Una puerta entreabierta daba a la tercera habitación. Me detuve al oír un sonido procedente del interior, un ruido parecido a un tintineo de cadenas. El aire olía a sangre. No percibí movimiento alguno cerca de la puerta. Me llegó de nuevo el roce de metal contra metal. Empujé la puerta con el pie y me puse a cubierto tras la pared, esperando disparos. No los hubo. Aguardé unos segundo más antes de echar un vistazo adentro.

En el centro, sobre el suelo de piedra, se alzaba un tajo de carnicero apoyado en cuatro gruesas patas. Tenía sangre seca en los bordes. Más allá, adosada a la pared del fondo, se extendía una mesa de acero inoxidable con un lavabo acoplado y un tubo de desagüe que descendía desde el sumidero hasta un recipiente metálico herméticamente cerrado. En la mesa había instrumentos quirúrgicos, algunos utilizados hacía poco. Vi una sierra para huesos y dos bisturís con las hojas ensangrentadas. Detrás, una cuchilla de carnicero colgaba de un gancho en la pared. La habitación entera apestaba a carne.
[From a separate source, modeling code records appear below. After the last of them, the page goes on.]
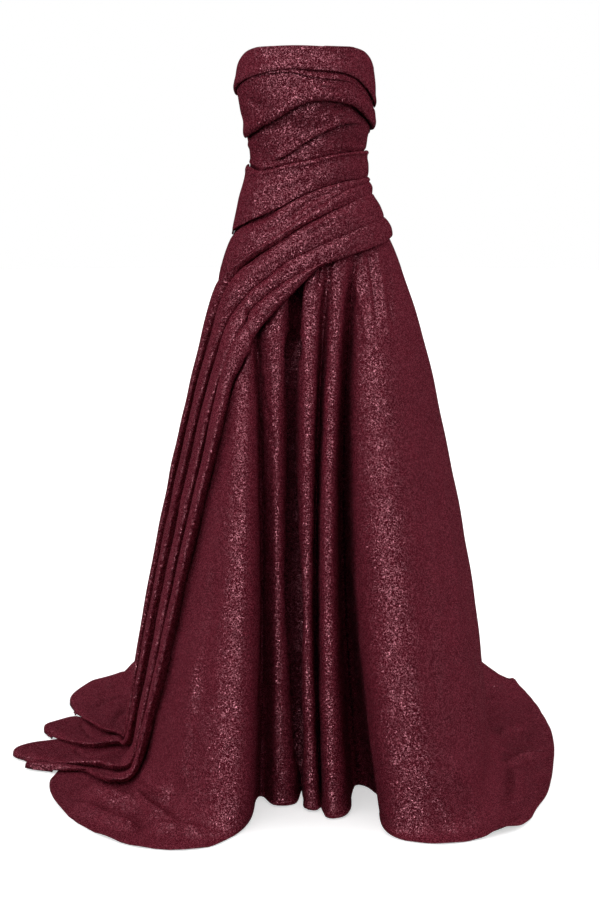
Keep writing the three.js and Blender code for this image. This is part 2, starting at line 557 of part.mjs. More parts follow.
// The tab hangs plumb from its pin, so it swings about a line along X through the pin.
function zipPull() {
  const outline = new THREE.Shape();
  outline.moveTo(-PULL.width / 2, PULL.head);
  outline.lineTo(-PULL.endWidth / 2, PULL.end - PULL.length);
  outline.absarc(0, PULL.end - PULL.length, PULL.endWidth / 2, Math.PI, 2 * Math.PI, false);
  outline.lineTo(PULL.width / 2, PULL.head);
  outline.closePath();
  const cut = { depth: PULL.thickness, bevelEnabled: false, curveSegments: 6 };
  const plate = new THREE.ExtrudeGeometry(outline, cut)
    .translate(0, 0, -PULL.thickness / 2).rotateX(Math.PI / 2).translate(pin.x, pin.y, pin.z);
  const reach = PULL.width + 2 * (SEAM + LUG.thickness);
  const axle = rod(PULL.pin, reach, pin.x, pin.y, pin.z);
  return piece('zip_pull', geometryOf(solid(plate).add(solid(axle))), METAL);
}

// ---------------------------------------------------------------- assembly
const waistLine = (angle) => pleat('waist', angle);
const hipLine = (angle) => pleat('hip', angle);

const gown = new THREE.Group();
gown.add(
  bodiceFront(),
  bodiceBack('bodice_back_right', -180, -SIDE),
  bodiceBack('bodice_back_left', SIDE, 180),
  hipBand('hip_drape_upper', waistLine, hipLine, WAIST_BAND_RISE),
  hipBand('hip_drape_lower', hipLine, drapeLine, HIP_BAND_RISE),
  ...[1, 2, 3, 4].map(longFold),
  ...SKIRT_PANELS.map(skirtPanel),
  zipTape(),
  zipSlider(),
  zipPull(),
);
export default gown;
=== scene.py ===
# A strapless evening gown in burgundy lame, standing as it is worn: its cloth, its finish, the
# light and the camera.
#
# The cloth lies on one form, worked out in millimetres round the middle of the waist. A place on
# the form is an angle and a height: angle 0 is the centre front, +90 the wearer's left side and
# 180 the centre back. Below the floor level a height counts how far the cloth has run out along
# the floor.
import math

import bpy
import numpy as np
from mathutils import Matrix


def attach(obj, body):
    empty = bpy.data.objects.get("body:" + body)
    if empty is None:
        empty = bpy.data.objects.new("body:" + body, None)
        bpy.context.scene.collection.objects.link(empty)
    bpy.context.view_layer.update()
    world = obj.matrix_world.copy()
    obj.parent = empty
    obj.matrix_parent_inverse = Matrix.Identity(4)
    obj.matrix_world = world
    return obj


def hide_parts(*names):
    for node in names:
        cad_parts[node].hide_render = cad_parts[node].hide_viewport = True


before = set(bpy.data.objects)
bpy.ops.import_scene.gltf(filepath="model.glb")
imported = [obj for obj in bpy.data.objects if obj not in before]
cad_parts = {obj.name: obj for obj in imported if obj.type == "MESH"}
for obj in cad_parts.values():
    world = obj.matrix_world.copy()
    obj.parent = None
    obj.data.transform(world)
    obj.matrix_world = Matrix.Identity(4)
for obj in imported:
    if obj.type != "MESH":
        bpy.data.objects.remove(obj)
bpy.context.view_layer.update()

MM = 0.001


# ------------------------------------------------------------------ camera
CAMERA_PLACE = (-0.0126, -4.0, 0.080)
CAMERA_PITCH = 9.24           # degrees below the horizon
CAMERA_LENS = 81.6            # millimetres
CAMERA_SENSOR = 36.0          # millimetres along the image's height

camera = bpy.data.objects.new("camera", bpy.data.cameras.new("camera"))
camera.location = CAMERA_PLACE
camera.rotation_euler = (math.radians(90 - CAMERA_PITCH), 0, 0)
camera.data.lens = CAMERA_LENS
camera.data.sensor_width = CAMERA_SENSOR
camera.data.clip_end = 100
bpy.context.collection.objects.link(camera)
bpy.context.scene.camera = camera


# ------------------------------------------------------------------ driving dimensions, millimetres
CLOTH = 2.0                   # wall of the solids
SHELL = 1.1                   # thickness of the cloth that shows
FLOOR = -1227.0
KNEE = -640.0
HIP_SEAM = -175.0
HIP_SEAM_TILT = 40.0          # how far it rises to the wearer's left
SIDE = 97.0                   # angle of the side seams
SEAM = 0.3                    # gap between a pleat and what it lies on
SQUARENESS = 0.92             # power that shapes the torso's sections: 1 is an ellipse
TUCK = 3.5                    # how far the form lies in where the drape covers it
HOLLOW = 11.0                 # how far the cloth lies in under the drape and the long folds
SPRING = 60.0                 # sets how the skirt springs out below the left end of the drape
FLOOR_BEND = 60.0             # most that the bend at the floor runs up and out
FLOOR_BEND_SHARE = 0.6        # and most of the cloth's run along the floor that it takes
GROUND = FLOOR + CLOTH        # where the cloth on the floor lies
FLOOR_FADE = (GROUND + 20, GROUND + 160)   # heights between which the cloth under the folds lies in
BAND_BASE = SEAM + CLOTH      # how far out the hip pleats lie
FOLD_BASE = 3.8               # how far out the long folds lie
SIDE_FADE = 12.0              # degrees in front of a side seam over which the drape takes effect
# How far below the waist each long fold starts and ends its turn from lapped to standing.
FOLDS_STAND = ((200, 380), (200, 380), (225, 400), (330, 470))


def table(columns, *rows):
    """A short table as one array for each named column."""
    return dict(zip(columns.split(), np.array(rows, float).T))


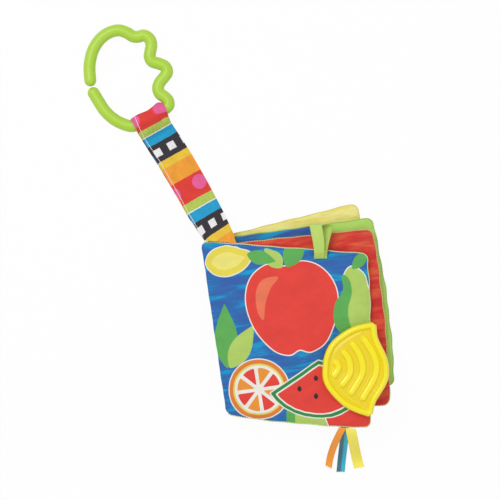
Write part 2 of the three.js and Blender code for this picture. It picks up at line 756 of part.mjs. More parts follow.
const linkFrame = new THREE.Group();
const strapTurn = radians(STRAP_TURN_DEG);
linkFrame.name = "link_hinge";
linkFrame.position.set(
  -STRAP_LENGTH * Math.sin(strapTurn),
  STRAP_LENGTH * Math.cos(strapTurn),
  ROD_HEIGHT - strapFrame.position.z,
);
linkFrame.rotation.set(0, 0, strapTurn);
const linkTilt = new THREE.Group();
linkTilt.rotation.x = -Math.asin((ROD_HEIGHT - LINK_ROD / 2 - FIT / 2) / LINK_LENGTH);
linkTilt.position.x = LINK_SHIFT;
linkTilt.add(linkMesh());
linkFrame.add(linkTilt);
strapFrame.add(linkFrame);

const teetherFrame = new THREE.Group();
teetherFrame.name = "teether_hinge";
teetherFrame.position.set(
  LEAF_WIDTH * TEETHER_PLACE_SHARES.across,
  -LEAF_HEIGHT * TEETHER_PLACE_SHARES.down,
  faceHeight + TAB_THICKNESS + FIT,
);
teetherFrame.rotation.z = radians(TEETHER_TURN_DEG);
teetherFrame.add(teetherMesh());
cover.group.add(teetherFrame);
const tab = tabMesh();
tab.position.copy(teetherFrame.position);
tab.position.z = faceHeight;
tab.rotation.z = teetherFrame.rotation.z;
cover.group.add(tab);

const loopFrame = new THREE.Group();
const loopAt = cover.leaf.plan(LOOP_PLACE_SHARE / coverShape.top, 1);
loopFrame.name = "ribbon_loop_hinge";
loopFrame.position.set(
  loopAt.x + LOOP_SEAM_INSET * Math.sin(topSlope),
  loopAt.y - LOOP_SEAM_INSET * Math.cos(topSlope),
  faceHeight + RIBBON + FIT / 2,
);
loopFrame.rotation.z = radians(LOOP_TURN_DEG - 90);
loopFrame.add(ribbonLoopMesh());
cover.group.add(loopFrame);

const tailFrame = seamFrame("ribbon_tails_hinge", LEAF_WIDTH * TAIL_PLACE_SHARE, false);
for (const name of Object.keys(TAILS)) {
  tailFrame.add(tailMesh(name, tailFrame.position.z));
}

// The origin goes to the middle of the part's footprint, on the table.
root.updateMatrixWorld(true);
const box = new THREE.Box3().setFromObject(root, true);
const middle = box.getCenter(new THREE.Vector3());
book.position.set(-middle.x, -middle.y, -box.min.z);

export default root;
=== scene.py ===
"""Looks of a crinkle cloth book for a baby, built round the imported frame.

Four stuffed cloth leaves with overlocked edges, a printed strap with a plastic link, a
moulded teether, a ribbon loop and three ribbon tails. Sizes are in millimetres until a
piece is placed; placed pieces are in metres, in the row frame.
"""

from __future__ import annotations
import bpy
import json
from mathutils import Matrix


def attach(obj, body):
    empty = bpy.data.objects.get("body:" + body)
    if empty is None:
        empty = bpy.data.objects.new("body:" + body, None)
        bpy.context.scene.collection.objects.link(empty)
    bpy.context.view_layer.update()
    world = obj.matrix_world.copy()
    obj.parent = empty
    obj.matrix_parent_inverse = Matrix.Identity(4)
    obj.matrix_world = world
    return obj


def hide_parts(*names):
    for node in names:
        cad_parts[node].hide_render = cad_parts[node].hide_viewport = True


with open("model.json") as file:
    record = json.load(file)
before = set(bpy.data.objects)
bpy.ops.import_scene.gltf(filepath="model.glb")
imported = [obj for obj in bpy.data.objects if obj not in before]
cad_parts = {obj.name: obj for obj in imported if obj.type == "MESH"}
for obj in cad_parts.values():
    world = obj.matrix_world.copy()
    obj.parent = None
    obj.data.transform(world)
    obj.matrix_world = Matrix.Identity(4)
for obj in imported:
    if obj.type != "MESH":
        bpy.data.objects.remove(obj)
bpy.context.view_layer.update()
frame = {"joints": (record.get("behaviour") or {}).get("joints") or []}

import json
import logging
import math
from dataclasses import dataclass
from enum import Enum
from typing import Any, Callable, Sequence

import bpy
import numpy as np
from mathutils import Vector, noise

log = logging.getLogger("cloth_book")

MM = 0.001
UV_SPAN = 300.0  # a UV map covers this many millimetres each way
LEAF_UV_ORIGIN = (40.0, 200.0)
STRIP_UV_ORIGIN = (40.0, 20.0)
TAU = 2 * math.pi

Points = np.ndarray
Piece = bpy.types.Object


# Small mathematics


def smooth(share: Points | float) -> Points:
    """Returns the smooth step of a share, from 0 to 1."""
    x = np.clip(share, 0.0, 1.0)
    return x * x * (3 - 2 * x)


def unit(vector: Sequence[float]) -> Points:
    """Returns a vector at length 1."""
    v = np.array(vector, float)
    return v / np.linalg.norm(v)


def catmull(
    points: Sequence[Sequence[float]], steps: int, closed: bool, power: float = 0.0
) -> Points:
    """Runs a Catmull-Rom curve through points.

    Args:
        points: the points, each of two or three numbers.
        steps: stretches between neighbouring points.
        closed: whether the curve ends where it starts.
        power: 0 for uniform knots, 0.5 for centripetal ones.

    Returns:
        The curve's points; an open curve holds its last point, a closed one doesn't repeat it.
    """
    p = np.array(points, float)
    if closed:
        p = np.vstack([p[-1:], p, p[:2]])
    elif power:
        p = np.vstack([2 * p[:1] - p[1:2], p, 2 * p[-1:] - p[-2:-1]])
    else:
        p = np.vstack([p[:1], p, p[-1:]])
    made = []
    for i in range(1, len(p) - 2):
        four = p[i - 1 : i + 3]
        gaps = np.maximum(np.linalg.norm(np.diff(four, axis=0), axis=1) ** power, 1e-6)
        knots = np.concatenate([[0.0], np.cumsum(gaps)])
        for t in np.arange(steps) / steps:
            s = knots[1] + gaps[1] * t
            level = list(four)
            for spans in (((0, 1), (1, 2), (2, 3)), ((0, 2), (1, 3)), ((1, 2),)):
                shares = [(s - knots[a]) / (knots[b] - knots[a]) for a, b in spans]
                level = [(1 - k) * u + k * v for u, v, k in zip(level, level[1:], shares)]
            made.append(level[0])
    if not closed:
        made.append(p[-2])
    return np.array(made)


def lengths_along(points: Points) -> Points:
    """Returns how far along a line each of its points lies."""
    steps = np.linalg.norm(np.diff(points, axis=0), axis=1)
    return np.concatenate([[0.0], np.cumsum(steps)])


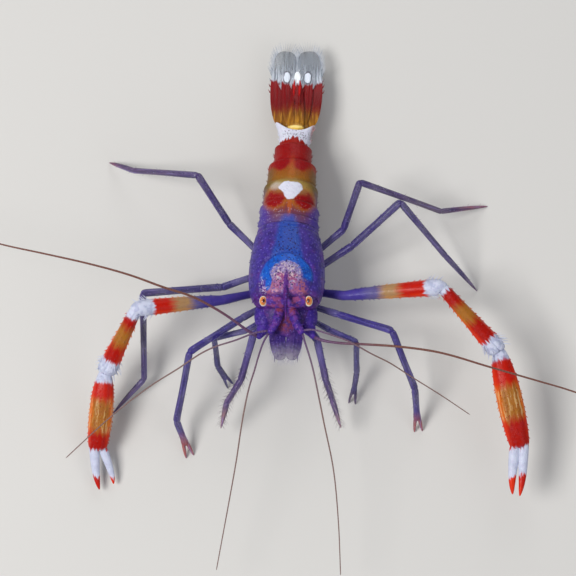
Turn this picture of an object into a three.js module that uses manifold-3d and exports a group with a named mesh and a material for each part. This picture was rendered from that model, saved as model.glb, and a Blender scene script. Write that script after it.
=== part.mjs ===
// A blue-bodied boxer shrimp (a cleaner shrimp) as a life-size still model, in millimetres.
// The head looks along -Y, the animal's left is +X, +Z is up, and the walking legs stand on z = 0.
import * as THREE from "three";
import Module from "manifold-3d";

const wasm = await Module();
wasm.setup();

// ---- driving dimensions, mm and degrees ----
const JOINT_GAP = 0.08; // clear space between neighbouring plates and limb joints
const CARAPACE_HALF_WIDTH = 3.85;
const CARAPACE_HEIGHT_ABOVE_LINE = 3.0;
const CARAPACE_DEPTH_BELOW_LINE = 2.5;
const EYE_RADIUS = 0.4;
const EYE_WIDTH_SHARE = 0.92; // an eye is a little narrower than high
const EYE_LENGTH_SHARE = 1.2; // and a little longer from front to rear
const EYE_SPACING = 4.5;
const FEELER_RADIUS = 0.29;
const TOE_RADIUS = 0.28;
const BLADE_HALF_THICKNESS = 0.25;
const PLEOPOD_LENGTH = 1.9;

// The line through the middle of the body, head to tail: the orbits, the neck, the rear of the
// carapace, then the rear of each of the six abdominal plates: x, y, z.
const BODY_LINE = [
  [-0.1, -1.8, 8.5],
  [0, 2.0, 7.35],
  [0.1, 5.9, 6.45],
  [0.15, 6.8, 6.25],
  [0.25, 8.3, 5.95],
  [0.4, 10.6, 5.4],
  [0.55, 13.1, 4.7],
  [0.65, 15.2, 4.1],
  [0.85, 17.5, 3.5],
];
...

No vi a Ángel hasta que entré. Estaba desnudo y esposado a una barra de metal embutida en la pared encima de una bañera de hierro. Medio derecho, medio arrodillado en la bañera, tenía los costados manchados de sangre ya pardusca. Colgaba vuelto hacia mí, amordazado con esparadrapo. Tenía el rostro veteado de sangre y sudor y los ojos entreabiertos. Cuando me acerqué a él, los cerró por un instante y emitió un leve gimoteo, ahogado por la mordaza. Presentaba magulladuras en la cara y una larga herida en la pierna derecha; parecía una cuchillada y la habían dejado sangrar.